L began to get nervous. He desperately hoped for good news. "Such as?"

"I gave her the second of eighteen question lists. Her flexibility of thought was still the best. But her self destructive thought processes were inhibiting her. Suddenly her memory went from below average to exceptional. Only 8 percent of people tested better than her. She was able to memorize and recall long strands of numbers and recall them perfectly in the middle of complex discussion. Her reasoning suddenly went from average to exceptional, as well. Only 1 percent tested better than her. That's only 10 people. And of those ten people, you, Mello, and Near, are three of them. Her calculation speed only went up from poor to below average. Which makes sense, since her high school transcript lists math as her worst subject. Knowledge of particular subjects wasn't going to go up, so that, predictably, stayed the same. Observation skills went WAY up. In fact, without her self-esteem issues and A.D.D. affecting her, she actually scored higher than you. I'd say, Ryuzaki, that"

L interrupted him. "Wait, repeat that?"

"In the observation problems, no one tested higher than her. She noticed details I wouldn't have imagined, if I didn't design the problems."

L had to sit down. "Okay, thank you so much, Takemaru. I'm definitely going to try to get her on this case."

Takemaru chuckled. "Hell, if I were you, and if her calculation speed and background knowledge were higher, I'd put her in training to be the next L."

"Tell me something, Takemaru, do you think your hypnosis helped her get over her self-esteem issues? Because I'm gonna need her this good when she's not in a trance."

"Oh, don't worry Ryuzaki. I'd say me listening to her life story and giving her advice did that. It stems from her childhood, where her parents always gave her crap for not being smarter, when in actuality she was plenty smart enough, as those test results surely show. But she started to believe them, and it affected her. I think, if she had been raised in a better household, she'd be in the best college in the nation."

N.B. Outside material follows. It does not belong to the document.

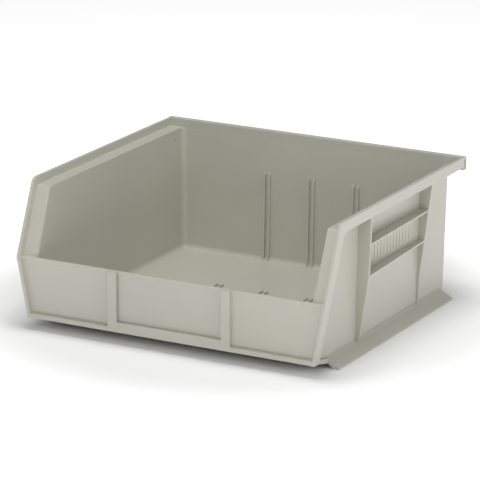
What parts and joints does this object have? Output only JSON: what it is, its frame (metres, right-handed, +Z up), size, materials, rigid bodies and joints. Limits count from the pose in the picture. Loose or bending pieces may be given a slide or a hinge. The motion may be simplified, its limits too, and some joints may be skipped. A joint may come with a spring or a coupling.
{
  "type": "stackable storage bin",
  "caption": "Open-topped moulded storage bin with a hopper front, stacking rims along the sides, a rear hang lip, side ribs and flared base runners.",
  "frame": {"origin": "centre of the footprint, on the plane that the base runners stand on", "axes": "+Z up, -Y towards the open hopper front with the label fields, +X to the right seen from the front"},
  "size_m": [0.419, 0.377, 0.18],
  "materials": {
    "bin_polymer": "semi-gloss stone-grey moulded polypropylene copolymer with a fine mould texture"
  },
  "bodies": {
    "root": {"tub_shell": "bin_polymer", "rear_hang_lip": "bin_polymer", "front_bottom_border": "bin_polymer", "front_lip_bead": "bin_polymer", "left_label_strip": "bin_polymer", "right_label_strip": "bin_polymer", "left_stacking_rim": "bin_polymer", "right_stacking_rim": "bin_polymer", "left_front_rib": "bin_polymer", "left_rear_rib": "bin_polymer", "left_upper_rib": "bin_polymer", "left_lower_rib": "bin_polymer", "right_front_rib": "bin_polymer", "right_rear_rib": "bin_polymer", "right_upper_rib": "bin_polymer", "right_lower_rib": "bin_polymer", "left_side_border": "bin_polymer", "right_side_border": "bin_polymer", "left_toe_skirt": "bin_polymer", "right_toe_skirt": "bin_polymer", "left_base_runner": "bin_polymer", "right_base_runner": "bin_polymer"}
  },
  "joints": []
}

"Okay. I'll talk to you some other time, Takemaru. Now delete any record of her real name and simply call her 'Osaka.' in your records"

"I got it." Takemaru hung up.

Matsuda looked at L. "Ryuzaki, what's going on?"

L glanced at him. "First of all, we're going to change our plans. Now, we're going to focus primarily on those who Raye Penber shadowed. And I want to put hidden cameras and listening devices in your homes." Naturally, this caused an uproar. "Hey, I thought we were putting our lives on the line, not just our jobs?"

Chief Yagami looked down. "I'm ashamed to think that my family has come under suspicion, but myself and Ryuzaki will oversee the surveillance!"

"I was planning on it. But we're not going to put in the cameras just yet."

Chief Yagami looked at him funny. "Why not? Won't we be giving Kira time to take a lead?"

"More than likely," L admitted. "But I want to add another member to this case, if she will accept, and give her time to get caught up."

"Who?" Ukita asked.

"Someone, who, I think, will be a great help."

In a small building about twenty miles away, a phone rang, and a secretary answered it. "Greater Japan Insurance, Yahiko speaking." She put the phone down, and stood up. "Ayumu! AYUMU!"

"What?" Osaka cried out.

"Telephone call!" The secretary transferred it to the necessary office.

"Hello? This is Ayumu Kasuga."

L smiled. "Hey, Osaka? How'd you like to go on an adventure?"

She at once recognized the voice, and donned one of her "space cadet" open mouthed grins. "What kinda adventure, mister Ryuzaki?"

L thought of how to word it based on her personality. Ah! He had it!

"One that involves fun things like people getting killed and you figuring out who did it."

Osaka's spacey grin got wider. "I'm there!"

"Alright then. Come to the room at the hotel I'm about to tell you, and don't tell anyone or write anything down."